Minha preocupação passou a ser como dar essa notícia à mamãe. Mas ela já tinha sido avisada não sei bem por quem. Porém, faltava-lhe aquela confirmação que coube a mim lhe dar.

Providenciei a compra da minha passagem de São Paulo para Fortaleza num voo que fizesse escala no Rio com o intuito de chegar em Fortaleza junto com a mamãe. Nessa época, ainda não existia o Aeroporto de Guarulhos. O voo 160 da VASP com escalas no Rio, Salvador, Recife, Natal e Fortaleza, saindo de Congonhas às 18:00 horas, tinha previsão de pousar em Fortaleza logo após a meia noite.

O avião atrasou muito e só chegou a Fortaleza às 6 horas da manha do dia seguinte.

Na sala de embarque encontro um grande amigo que estava indo para o Rio no mesmo voo que eu para Fortaleza. Ele era namorado de uma das irmãs de Chico Buarque.

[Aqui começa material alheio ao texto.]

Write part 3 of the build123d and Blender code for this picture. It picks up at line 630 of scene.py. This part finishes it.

Por volta das 8 da noite, Cid Moreira no Jornal Nacional noticiou que um acidente aéreo grave tinha ocorrido na noite anterior em Recife, sem sobreviventes, o que ouvimos na sala de embarque. Aí, fiz meu comentário para o amigo que havia surgido em hora tão delicada:

– essa viagem que estou fazendo a Fortaleza é para enterrar um irmão vítima desse desastre.

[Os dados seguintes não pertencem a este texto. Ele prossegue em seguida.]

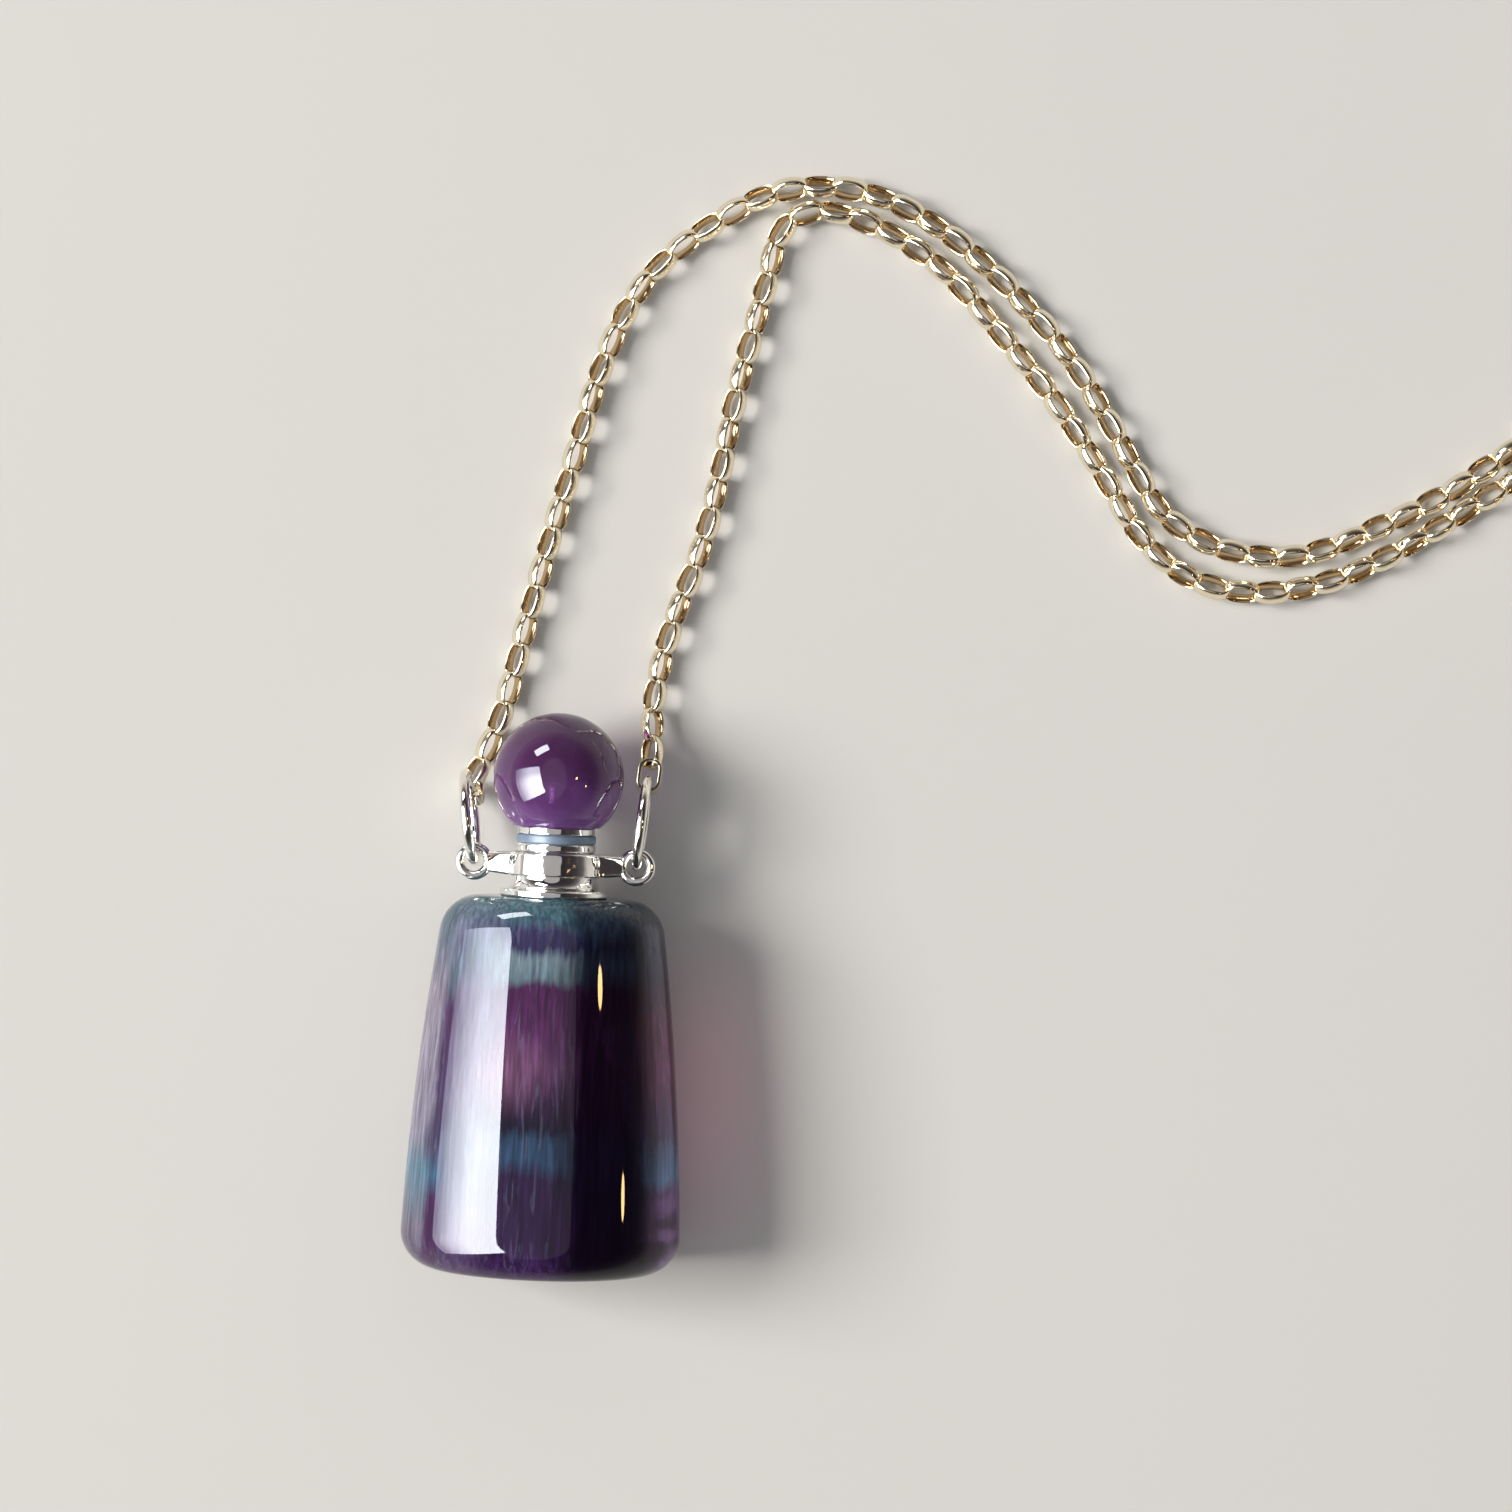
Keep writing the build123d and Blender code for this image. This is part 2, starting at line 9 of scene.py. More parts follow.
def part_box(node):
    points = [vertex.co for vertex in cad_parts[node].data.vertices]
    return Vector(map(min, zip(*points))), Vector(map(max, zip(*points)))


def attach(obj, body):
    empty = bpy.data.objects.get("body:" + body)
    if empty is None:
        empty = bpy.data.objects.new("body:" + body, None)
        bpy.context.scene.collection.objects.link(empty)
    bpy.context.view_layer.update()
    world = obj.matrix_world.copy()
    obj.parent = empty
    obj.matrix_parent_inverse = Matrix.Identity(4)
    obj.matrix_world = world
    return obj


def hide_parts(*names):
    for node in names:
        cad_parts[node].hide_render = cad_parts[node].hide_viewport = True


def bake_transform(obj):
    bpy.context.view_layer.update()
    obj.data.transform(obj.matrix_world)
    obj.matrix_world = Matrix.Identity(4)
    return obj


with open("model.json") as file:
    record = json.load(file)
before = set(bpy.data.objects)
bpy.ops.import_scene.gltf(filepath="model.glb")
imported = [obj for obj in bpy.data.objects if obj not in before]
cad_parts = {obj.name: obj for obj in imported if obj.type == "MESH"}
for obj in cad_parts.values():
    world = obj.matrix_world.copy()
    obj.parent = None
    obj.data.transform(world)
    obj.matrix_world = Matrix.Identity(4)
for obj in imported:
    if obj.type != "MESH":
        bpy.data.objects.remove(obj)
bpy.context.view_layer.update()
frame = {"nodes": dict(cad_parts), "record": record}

# A pendant necklace lying on its back: crystal bottle, silver neck, stone bead and two strands of chain.
# Row +Y is the pendant's axis, from its base to its bead, and +Z points up. Lengths are in metres unless a
# comment says otherwise.

MM = 0.001
random.seed(7)


# ---- node helpers ----

def new_material(name):
    """An empty material with one Principled shader."""
    mat = bpy.data.materials.new(name)
    mat.use_nodes = True
    return mat, mat.node_tree, mat.node_tree.nodes["Principled BSDF"]


def object_place(tree):
    """Where on the object a point is."""
    return tree.nodes.new("ShaderNodeTexCoord").outputs["Object"]


def stretched(tree, place, factors):
    """The same place with each axis scaled, so that a pattern is drawn out."""
    mapping = tree.nodes.new("ShaderNodeMapping")
    mapping.inputs["Scale"].default_value = factors
    tree.links.new(place, mapping.inputs["Vector"])
    return mapping.outputs["Vector"]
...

A partir daí, demorou um pouco para que nossa conversa engrenasse novamente. Era um tempo de forte ebulição política em pleno regime militar e ele estava indo ao Rio participar da organização de um movimento de resistência que incluía várias ações, entre as quais um show que iria se realizar meses depois no Rio Centro, no primeiro de maio seguinte.

O avião pousou no Rio já depois de uma hora da madrugada. Hermano se despediu de mim e desceu no Aeroporto do Galeão, que era seu destino. Permaneci em minha cadeira e minutos depois, pelo alto falante do avião, fui chamado a me apresentar a um dos comissários de bordo na porta dianteira da aeronave. Era para receber mamãe que, inconsolável, acompanhada por Roberto, nessa época casado com minha prima Dora, a deixou sob meus cuidados.

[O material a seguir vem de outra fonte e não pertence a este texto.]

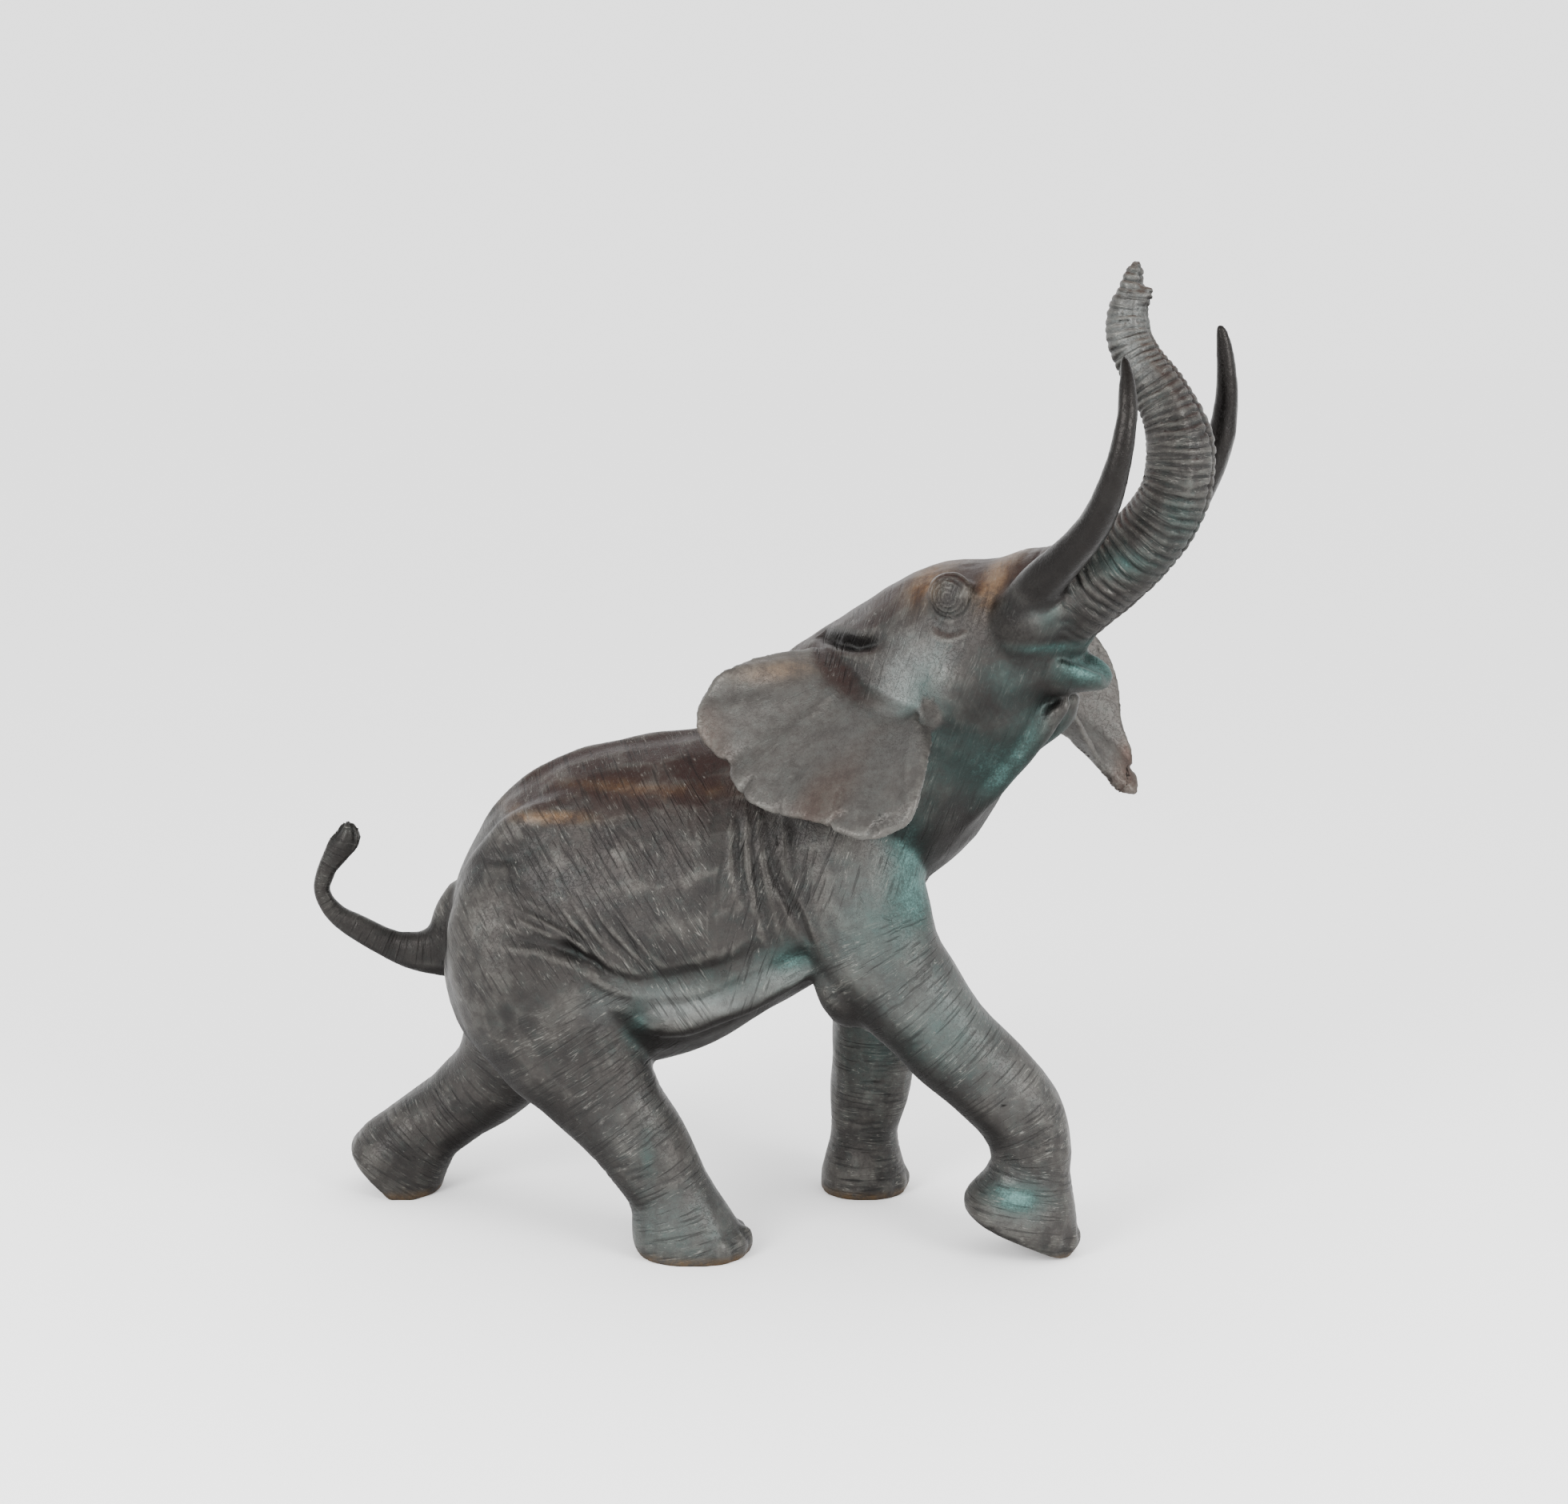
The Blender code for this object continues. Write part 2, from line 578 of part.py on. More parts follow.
def stood_on_ground(mesh_data):
    """The mesh cut flat at the soles, closed, and centred over the origin."""
    bm = bmesh.new()
    bm.from_mesh(mesh_data)
    everything = bm.verts[:] + bm.edges[:] + bm.faces[:]
    bmesh.ops.bisect_plane(bm, geom=everything, plane_co=(0, 0, 0), plane_no=(0, 0, 1), clear_inner=True)
    rims = [edge for edge in bm.edges if edge.is_boundary]
    bmesh.ops.holes_fill(bm, edges=rims, sides=0)
    bmesh.ops.triangulate(bm, faces=bm.faces[:])
    bmesh.ops.recalc_face_normals(bm, faces=bm.faces[:])
    points = np.array([vert.co for vert in bm.verts])
    middle = (points.min(axis=0) + points.max(axis=0)) / 2
    bmesh.ops.translate(bm, verts=bm.verts[:], vec=(-middle[0], -middle[1], 0.0))
    finished = bpy.data.meshes.new("elephant")
    bm.to_mesh(finished)
    bm.free()
    return new_object("elephant", finished)


def bronze():
    """Dark patinated bronze."""
    material = bpy.data.materials.new("patinated_bronze")
    material.use_nodes = True
    shader = material.node_tree.nodes["Principled BSDF"]
    shader.inputs["Base Color"].default_value = BRONZE_COLOR
    shader.inputs["Metallic"].default_value = 0.6
    shader.inputs["Roughness"].default_value = BRONZE_ROUGHNESS
    return material


def main():
    for old in list(bpy.data.objects):
        bpy.data.objects.remove(old)
    statue = elephant()
    statue.data.materials.append(bronze())
    statue.data.shade_smooth()
    sculpture = bpy.data.collections.new("elephant_sculpture")
    bpy.context.scene.collection.children.link(sculpture)
    bpy.context.scene.collection.objects.unlink(statue)
    sculpture.objects.link(statue)


main()
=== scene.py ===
# %% [markdown]
# A running elephant with its head thrown up, cast in bronze and left outdoors until it turned grey and
# green. The solid gives the pose, the legs, the ears and the tusks. This lesson copies it, makes it smooth,
# carves the skin into it as a sculptor would with a loop and a comb, and then gives it the patina of old
# bronze. Units are metres. Places on the animal are given in percent of its height, as a sculptor measures
# a model.

# %% Frame
import math

import bmesh
import bpy
import numpy as np
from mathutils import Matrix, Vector
from mathutils.bvhtree import BVHTree


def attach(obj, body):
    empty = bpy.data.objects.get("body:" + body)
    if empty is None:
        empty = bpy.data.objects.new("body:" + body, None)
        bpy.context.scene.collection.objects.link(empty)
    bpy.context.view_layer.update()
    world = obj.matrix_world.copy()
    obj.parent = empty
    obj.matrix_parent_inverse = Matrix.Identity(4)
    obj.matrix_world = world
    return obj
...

Encontrei não sei exatamente onde forças para consolar mamãe até Fortaleza nesse voo que chegou à capital cearense já com sol forte.

Do aeroporto, fomos diretamente para o Cemitério Parque da Paz onde também ocorreu o velório. Parece que Fortaleza inteira estava lá. Afinal, todas as vítimas eram cearenses e todos bastante conhecidos na sociedade.

Após o sepultamento, fomos para a casa da Aleuda, nossa prima, onde estava lá, além dos de casa, o tio Carlos e tio João. Foi aí que pra mim a “ficha caiu”. Depois de tanta emoção, eu, aos prantos, gritei com toda a força que meus pulmões assim o permitiram:

– NÃO É UM PESADELO?

José Almar era um irmão dotado de uma inteligência extraordinária. Naquela época já estava envolvido em assuntos da questão climática, visitando o Chile oficialmente algumas vezes para estudar o processo de desertificação existente naquele país, tema tão importante para a região nordeste. Imagino que, se vivo estivesse, ele hoje seria uma autoridade mundial nesse assunto. Mas quis o destino que tal não acontecesse.  Passados 45 anos, esse relato me emociona.

Fiquei em Fortaleza até o dia da missa de sétimo dia, na Igreja de Fátima completamente lotada.

José Almar Almeida Franco nasceu em Cascavel, em 19 de agosto de 1940. Deixou a viúva Sizinha Moreira e o filho menor Paulo César Moreira Franco, que exerce atualmente a profissão de advogado em Cascavel.